Cover-Ulysses-Challenge
THE ULYSSES CHALLENGE    

Episode 2
STEPHEN AT SCHOOL 10.00 a.m.


Stephen is asking questions in the classroom. One student knows the date of the battle but not the place. Another student Armstrong is more interested in eating biscuits under the desk then the importance of Pyrrhus in the history of the Greeks. He guesses that Pyrrhus might be a pier and everyone laughs. Stephen reflects on his lack of discipline and the fees being paid for these students to attend this private school. He envies the knowledge inherent in some of the faces. Armstrong completely oblivious of any knowledge about Pyrrhus guesses the word might mean pier and everyone laughs. He fumbles for an explanation and Stephen thinks it would make a clever anecdote to include in Haines’s collection. He knows it would be very easy to impress him but he dismisses the futility of such praise.

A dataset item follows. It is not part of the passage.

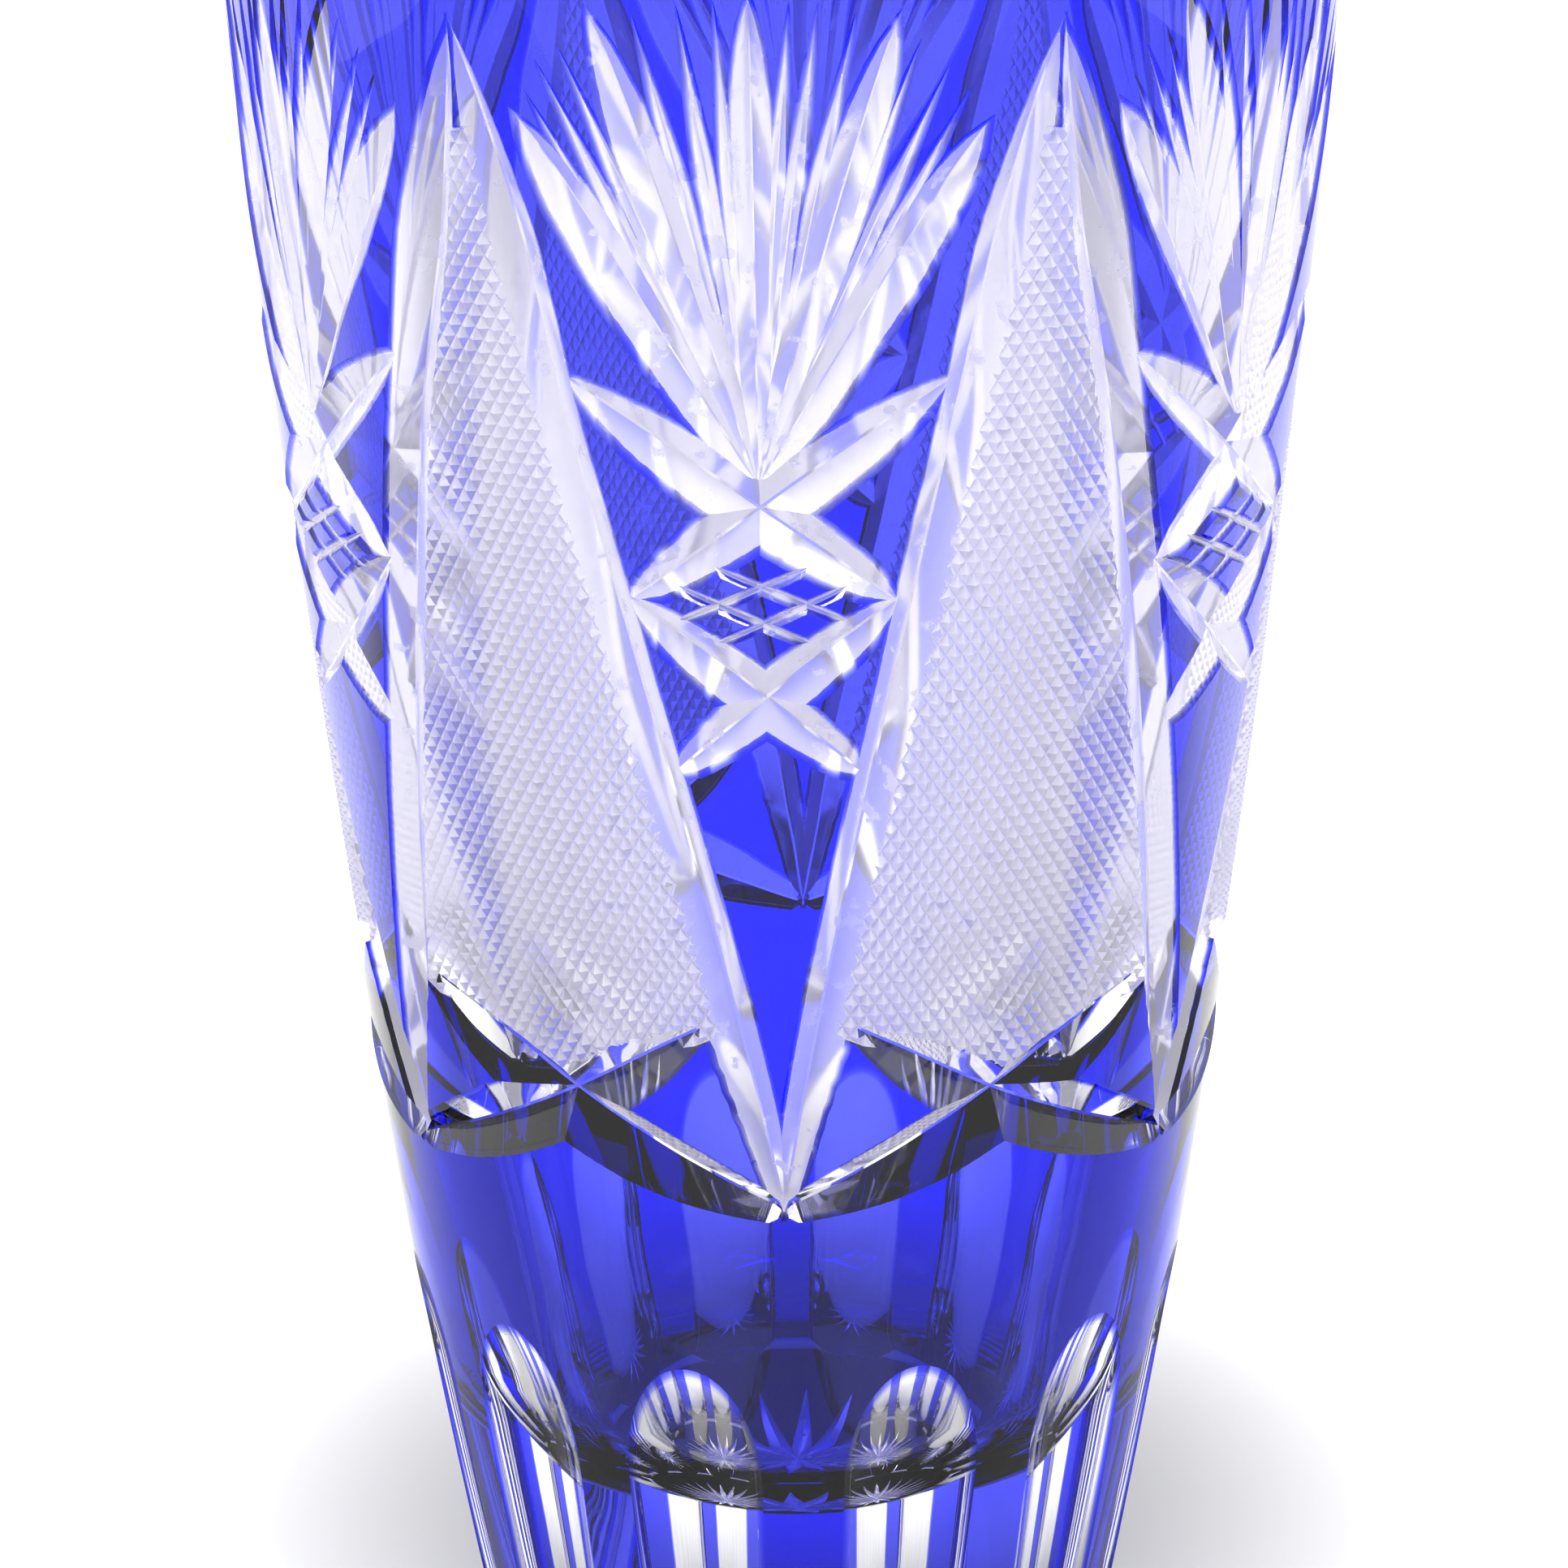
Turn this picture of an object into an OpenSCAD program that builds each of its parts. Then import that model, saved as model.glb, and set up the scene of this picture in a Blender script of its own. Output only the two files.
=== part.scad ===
// Tall vase of heavy clear crystal with a thin blue glass casing outside.
// The cutter's wheels went through the casing, so it stands on the clear body
// as a collar, a foot and rows of separate islands between the cuts.

/* [Body] */
// Height from the resting face to the rim
height = 300; // [260:1:340]
// Outside radius at the rim, over the casing
rim_r = 82.2; // [78:0.2:86]
// Outside radius at the base, over the casing
base_r = 49; // [47:0.2:52]
// How far the side swells out from a straight taper
swell = 5.3; // [3:0.1:7]
// Wall at the rim, casing included
rim_wall = 8.5; // [7:0.1:10]
// Wall just above the rounded floor, casing included
foot_wall = 17; // [14:0.5:20]
// Thickness of the solid glass under the inside
floor_t = 42; // [36:0.5:48]
// Radius where the inside wall turns into its floor
floor_round = 20; // [14:1:24]
// Ground bevel round the base edge
base_bevel = 2; // [1:0.5:3]

/* [Casing] */
// Thickness of the blue casing
casing_t = 0.7; // [0.6:0.05:1.2]

/* [Cuts] */
// Depth of a main mitre cut, from the casing's outside
mitre_d = 3.5; // [3:0.1:4]
// Half the width of a main mitre cut at the casing's outside
mitre_w = 4.75; // [4:0.05:5.5]
// Depth of the two crossed leaf cuts under each spire
leaf_d = 5; // [4:0.1:5.5]
// Depth of a fan blade
blade_d = 3.2; // [2.4:0.1:3.6]
// Half the width of a fan blade at its widest
blade_w = 4.6; // [3.5:0.1:5]
// Width of the fine cuts that cross the diamond
lattice_w = 1.7; // [1.2:0.1:2]

/* [Flutes] */
// Height of the top of each flute
flute_top = 74; // [68:1:78]
// Radius of the flute cutter
flute_r = 14; // [12:0.5:16]
// Depth of each flute
flute_d = 3.7; // [3:0.1:4]
// Height over which a flute fades out at its top
flute_fade = 22; // [16:1:26]

/* [Base star] */
// Reach of the star's rays under the base
star_r = 35; // [28:1:37]
// Depth of the rays
star_d = 2; // [1:0.1:2.5]

/* [Hand cutting] */
// How far the lower apexes have wandered round from the columns above, in degrees
apex_drift = 2; // [-3:0.5:3]
// How far the flutes have wandered round from the columns, in degrees
flute_drift = 4; // [-6:0.5:6]

/* [Hidden] */
columns = 6;
sector = 360 / columns;
half = sector / 2;
flutes = 2 * columns;
rays = 24;
bands = 10;
round_fn = 96;
clear = "#e6e4ee";
blue = "#2438c8";

// Heights of the main points of the pattern
spire_z = 270.5;
apex_z = 101.8;
// Where the wide mitres of a spire start to run out, and the pattern to wander
taper_z = 148;
drift_top = 180;
// The two crosses of each column, as [half angle, height] of their tips
cross_1 = [[18.6, 225.5], [0, 208.5], [14.1, 195.4]];
cross_2 = [[13.8, 195.0], [0, 181.5], [10.6, 170.0]];
// The leaf under each spire, from its upper tip to the lower apex
leaf = [[-19.5, 130.3], [0, 114.5], [15, 106.5], [30, 102.2]];
// Fan root height, and the blade tips as [across, height]
root_z = 213.4;
blade_tips = [[-31, 259.6], [-19.7, 274.3], [0, 277.5], [19.7, 274.3], [31, 259.6]];
// Three needles lie between two blades: where their tips and the valleys between
// them stand, as a share of the gap, and how far out, as a share of the blade
teeth_share = [0, 0.2, 0.31, 0.405, 0.5, 0.595, 0.69, 0.8];
teeth_run = [1, 0.7, 0.98, 0.64, 0.99, 0.64, 0.98, 0.7];
// The leaf shape of an outer blade, from its tip to its root
leaf_share = [0.75, 0.5, 0.25];
leaf_width = [0.6, 0.9, 0.75];

// Outlines as [angle from the column's middle, height]
shield_edge = [[0, 175.6], [-9.4, 170.2], [-4.7, 147], [0, 106], [4.7, 147], [9.4, 170.2]];
upper_wedge = [[17.0, 217.6], [6.3, 208.2], [13.9, 199.8]];
lower_wedge = [[12.3, 189.8], [5.5, 180.4], [10.2, 175.6]];
diamond = [[13.2, 195.2], [0, 202.4], [-13.2, 195.2], [0, 187.4]];
base_triangle = [[22.3, 126.8], [9.5, 119.3], [25.5, 108.2]];
foot_edge = [[0, 100.2], [9, 99.8], [19, 101.8], [33, 110]];
// Upper edge of the upper cross, as [across, height]
strip_edge = [[3.4, 216.2], [27.6, 229.4], [27.6, 208]];

// The outside as a straight taper plus a parabola, sampled at even heights
function taper(t) = base_r + (rim_r - base_r) * t + 4 * swell * t * (1 - t);
side_table = [for (k = [0:bands]) [k * height / bands, taper(k / bands)]];
function side(z) = lookup(z, side_table);
function levels(lo, hi) = concat([lo],
    [for (k = [1:bands - 1]) let (z = k * height / bands) if (z > lo && z < hi) z], [hi]);
function reversed(list) = [for (k = [len(list) - 1:-1:0]) list[k]];
function mirrored(list) = [for (p = reversed(list)) [-p[0], p[1]]];

// The inside wall, thicker towards the foot
function inside(z) = side(z) - rim_wall
    - (foot_wall - rim_wall) * pow((height - z) / (height - floor_t), 2);

// The hand-cut pattern wanders round a little towards the foot
function wander(z) = lookup(z, [[apex_z, apex_drift], [drift_top, 0]]);

// A point on the side at an angle and a height, moved out by a distance
function spot(angle, z, out = 0) =
    let (r = side(z) + out, a = angle + wander(z)) [r * sin(a), -r * cos(a), z];

// A thin skin of casing between two heights
module skin(lo, hi) {
    zs = levels(lo, hi);
    rotate_extrude($fn = round_fn)
        polygon(concat([for (z = zs) [side(z), z]],
                       [for (z = reversed(zs)) [side(z) - casing_t, z]]));
}

// An outline given as angles and heights, laid flat in the plane of the column
module flat(outline) {
    polygon([for (p = outline) [side(p[1]) * sin(p[0] + wander(p[1])), p[1]]]);
}

// Whatever flat shape is given, pushed out through the front wall
module through() {
    rotate([90, 0, 0]) linear_extrude(height = rim_r + 6) children();
}

// One straight V-shaped cut between two points of the side
module mitre(a, b, depth_a, depth_b, half_w = mitre_w, full = mitre_d) {
    reach = 5;
    overlap = 0.4;
    p = spot(a[0], a[1], full - depth_a);
    q = spot(b[0], b[1], full - depth_b);
    turn = (a[0] + wander(a[1]) + b[0] + wander(b[1])) / 2;
    d = q - p;
    dx = d[0] * cos(turn) + d[1] * sin(turn);
    dy = -d[0] * sin(turn) + d[1] * cos(turn);
    run = norm(d);
    open_w = half_w * (1 + reach / full);
    translate((p + q) / 2)
        rotate([-asin(dy / run), atan2(dx, d[2]), turn])
            linear_extrude(height = run + overlap, center = true)
                polygon([[-open_w, -reach], [open_w, -reach], [0, full]]);
}

// The two long mitres of one spire, narrowing to the lower apexes
module spire_legs() {
    zs = [spire_z, 228, 188, taper_z, apex_z];
    for (way = [-1, 1], k = [0:len(zs) - 2]) {
        a = way * half * (spire_z - zs[k]) / (spire_z - apex_z);
        b = way * half * (spire_z - zs[k + 1]) / (spire_z - apex_z);
        end_d = k == len(zs) - 2 ? 1 : mitre_d;
        mitre([b, zs[k + 1]], [a, zs[k]], end_d, mitre_d);
    }
}

// A cross of two straight mitres that fade towards their tips
module cross(points) {
    for (way = [-1, 1]) {
        mitre(points[1], [way * points[0][0], points[0][1]], mitre_d, 1.6);
        mitre([way * points[2][0], points[2][1]], points[1], 1.6, mitre_d);
    }
}

// The two crossed leaf cuts under a spire
module crossed_leaves() {
    depths = [1.6, leaf_d, leaf_d, 1.4];
    for (way = [-1, 1], k = [0:len(leaf) - 2])
        mitre([way * leaf[k + 1][0], leaf[k + 1][1]], [way * leaf[k][0], leaf[k][1]],
              depths[k + 1], depths[k], mitre_w, leaf_d);
}

// The five blades of a fan as shallow mitres
module fan_blades() {
    for (tip = blade_tips) {
        angle = asin(tip[0] / side(tip[1]));
        middle = [0.5 * angle, (root_z + tip[1]) / 2];
        mitre([0, root_z], middle, 1.6, blade_d, blade_w, blade_d);
        mitre(middle, [angle, tip[1]], blade_d, 0.9, blade_w, blade_d);
    }
}

// One flute: a round cutter sunk to full depth, tilted out at its top
module flute() {
    fade_z = flute_top - flute_fade;
    lean = atan2(side(fade_z) - side(0), fade_z);
    rise = atan2(flute_d, flute_fade);
    translate([0, -(side(0) - flute_d + flute_r), 0]) rotate([lean, 0, 0])
        translate([0, 0, -8]) cylinder(r = flute_r, h = fade_z / cos(lean) + 8, $fn = 48);
    translate([0, -(side(fade_z) - flute_d + flute_r), fade_z]) rotate([lean + rise, 0, 0])
        translate([0, 0, -3]) cylinder(r = flute_r, h = flute_fade + 12, $fn = 48);
}

module flute_ring() {
    for (k = [0:flutes - 1]) rotate([0, 0, (k + 0.5) * 360 / flutes + flute_drift]) flute();
}

// Star under the base: straight rays through the middle
module base_star() {
    for (k = [0:rays / 2 - 1]) rotate([0, 0, (k + 0.5) * 360 / rays])
        rotate([90, 0, 0]) linear_extrude(height = 2 * star_r, center = true)
            polygon([[-star_d, -0.01], [star_d, -0.01], [0, star_d]]);
}

// The blank of clear glass, with its inside
module clear_blank() {
    zs = levels(base_bevel, height);
    turn_z = floor_t + floor_round;
    turn_r = inside(turn_z) - floor_round;
    inner = concat([for (z = reversed(levels(turn_z, height))) [inside(z), z]],
        [for (a = [15:15:90]) [turn_r + floor_round * cos(a), turn_z - floor_round * sin(a)]]);
    rotate_extrude($fn = round_fn)
        polygon(concat([[0, 0], [side(0) - casing_t - base_bevel, 0]],
                       [for (z = zs) [side(z) - casing_t, z]], inner, [[0, floor_t]]));
}

// The clear body with every wheel cut that goes through the casing into it
module crystal_body() {
    color(clear, 0.5) difference() {
        clear_blank();
        flute_ring();
        base_star();
        for (k = [0:columns - 1]) rotate([0, 0, sector * k]) {
            fan_blades();
            cross(cross_1);
            cross(cross_2);
            rotate([0, 0, half]) {
                spire_legs();
                crossed_leaves();
            }
        }
    }
}

// A point of a fan: a direction from the root, a distance, and a step sideways
function fan_point(angle, run, aside = 0) =
    [run * sin(angle) + aside * cos(angle), root_z + run * cos(angle) - aside * sin(angle)];

// Flat shape cleared of casing by one fan and by the upper cross below it: the tips of
// blades and needles alternate with the valleys between them
module fan_outline() {
    angles = [for (tip = blade_tips) atan2(tip[0], tip[1] - root_z)];
    runs = [for (tip = blade_tips) norm([tip[0], tip[1] - root_z])];
    last = len(blade_tips) - 1;
    teeth = [for (k = [0:last - 1], n = [0:len(teeth_share) - 1]) if (k + n > 0)
        let (share = teeth_share[n], run = runs[k] * (1 - share) + runs[k + 1] * share)
        fan_point(angles[k] * (1 - share) + angles[k + 1] * share, run * teeth_run[n])];
    leaf_side = [for (n = [0:len(leaf_share) - 1])
        fan_point(angles[last], runs[last] * leaf_share[n], blade_w * leaf_width[n])];
    right = concat([blade_tips[last]], leaf_side, strip_edge);
    polygon(concat(teeth, right, mirrored(right)));
}

// Flat shape of one spire, over the full width of both its mitres
module spire_outline() {
    foot_z = 200;
    edge = half * (spire_z - foot_z) / (spire_z - apex_z) + 3.1;
    flat([[0, spire_z + 7], [-edge, foot_z], [edge, foot_z]]);
}

// The blue collar, from the rim down between the fans and the spires
module collar_casing() {
    color(blue, 0.7) difference() {
        skin(strip_edge[0][1] - 1, height);
        for (k = [0:columns - 1]) rotate([0, 0, sector * k]) {
            through() fan_outline();
            rotate([0, 0, half]) through() spire_outline();
        }
    }
}

// The blue foot, scalloped by the crossed leaves above and split into tongues by the flutes
module foot_casing() {
    top = 109;
    above = concat(foot_edge, [[33, top + 3], [-33, top + 3]], mirrored(foot_edge));
    color(blue, 0.7) difference() {
        skin(base_bevel, top);
        flute_ring();
        for (k = [0:columns - 1]) rotate([0, 0, sector * k]) through() flat(above);
    }
}

// Islands left between the cuts of one column
module island_pair(outline, turn) {
    zs = [for (p = outline) p[1]];
    color(blue, 0.7) rotate([0, 0, turn]) intersection() {
        skin(min(zs) - 1, max(zs) + 1);
        through() union() {
            flat(outline);
            flat(mirrored(outline));
        }
    }
}

// The long blue shield between two spires
module shield(k) {
    color(blue, 0.7) rotate([0, 0, sector * (k - 1)]) intersection() {
        skin(apex_z, 177);
        through() flat(shield_edge);
    }
}

// Nine lozenges: the diamond crossed by two pairs of fine cuts
module diamond_lattice(k) {
    tip = diamond[0];
    slope = atan2(diamond[1][1] - tip[1], side(tip[1]) * sin(tip[0]));
    shift = 0.33 * (diamond[1][1] - tip[1]);
    color(blue, 0.7) rotate([0, 0, sector * (k - 1)]) intersection() {
        skin(186, 204);
        through() difference() {
            flat(diamond);
            for (way = [-1, 1], off = [-shift, shift])
                translate([0, tip[1] + off]) rotate(way * slope)
                    square([3 * side(tip[1]) * sin(tip[0]), lattice_w], center = true);
        }
    }
}

crystal_body();
collar_casing();
foot_casing();
for (k = [1:columns]) {
    island_pair(upper_wedge, sector * (k - 1));
    diamond_lattice(k);
    island_pair(lower_wedge, sector * (k - 1));
    shield(k);
    island_pair(base_triangle, sector * (k - 1) + half);
}
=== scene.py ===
"""Looks of a tall vase of heavy clear crystal with a thin blue glass casing outside.

One blank of glass is turned, the cutter's wheels are taken out of it, and what is left is parted
into the clear body and the blue casing that stands on it as a collar, a foot and islands.
"""

from typing import NamedTuple

import bpy
import numpy as np
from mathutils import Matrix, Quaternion, Vector


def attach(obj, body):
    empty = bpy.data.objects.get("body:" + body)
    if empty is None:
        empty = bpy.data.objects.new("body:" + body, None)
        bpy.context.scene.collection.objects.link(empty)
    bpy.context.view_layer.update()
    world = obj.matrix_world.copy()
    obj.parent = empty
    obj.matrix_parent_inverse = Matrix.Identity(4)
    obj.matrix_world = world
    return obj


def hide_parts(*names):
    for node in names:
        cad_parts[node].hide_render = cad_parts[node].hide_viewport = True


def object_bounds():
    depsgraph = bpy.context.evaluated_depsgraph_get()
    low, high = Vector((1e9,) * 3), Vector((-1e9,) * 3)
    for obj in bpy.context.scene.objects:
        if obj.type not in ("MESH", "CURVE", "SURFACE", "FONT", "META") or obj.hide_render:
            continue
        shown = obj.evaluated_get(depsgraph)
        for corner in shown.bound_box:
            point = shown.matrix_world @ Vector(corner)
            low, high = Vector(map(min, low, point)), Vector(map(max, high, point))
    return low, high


bl_info = {
    "name": "Cut Crystal Vase",
    "version": (1, 0, 0),
    "blender": (4, 5, 0),
    "location": "View3D > Sidebar > Vase",
    "description": "Clear crystal body, cut blue casing and a pale studio round them",
    "category": "Add Mesh",
}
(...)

Stephen thinks of how people are immune to history as tales too often heard and of the infinite possibilities that never come to pass. He juggles thoughts about only the possibilities actually realized being possible in the first place. He ignores the student Talbot cheating from a book hidden by his satchel and absorbs himself in Aristotle’s theory about the factual and the possible. He remembers his nights in Paris spent at the Saint Genevieve Library reading Aristotle with a Siamese man next to him studying a book on strategy. All around him were brains, seeking wisdom, under the glow of the desk lamps but the darkness of his own mind was wary of moving into the light.

The repetition from Talbot stirs him out of his reverie on the form of the soul and he tells him to turn the page so he can finish the lesson. The weave of the riddle threads the loom of the church. Stephen decides to tell the students a riddle. They are full of excited guesses as they pack up and make a rowdy exit to go and play hockey.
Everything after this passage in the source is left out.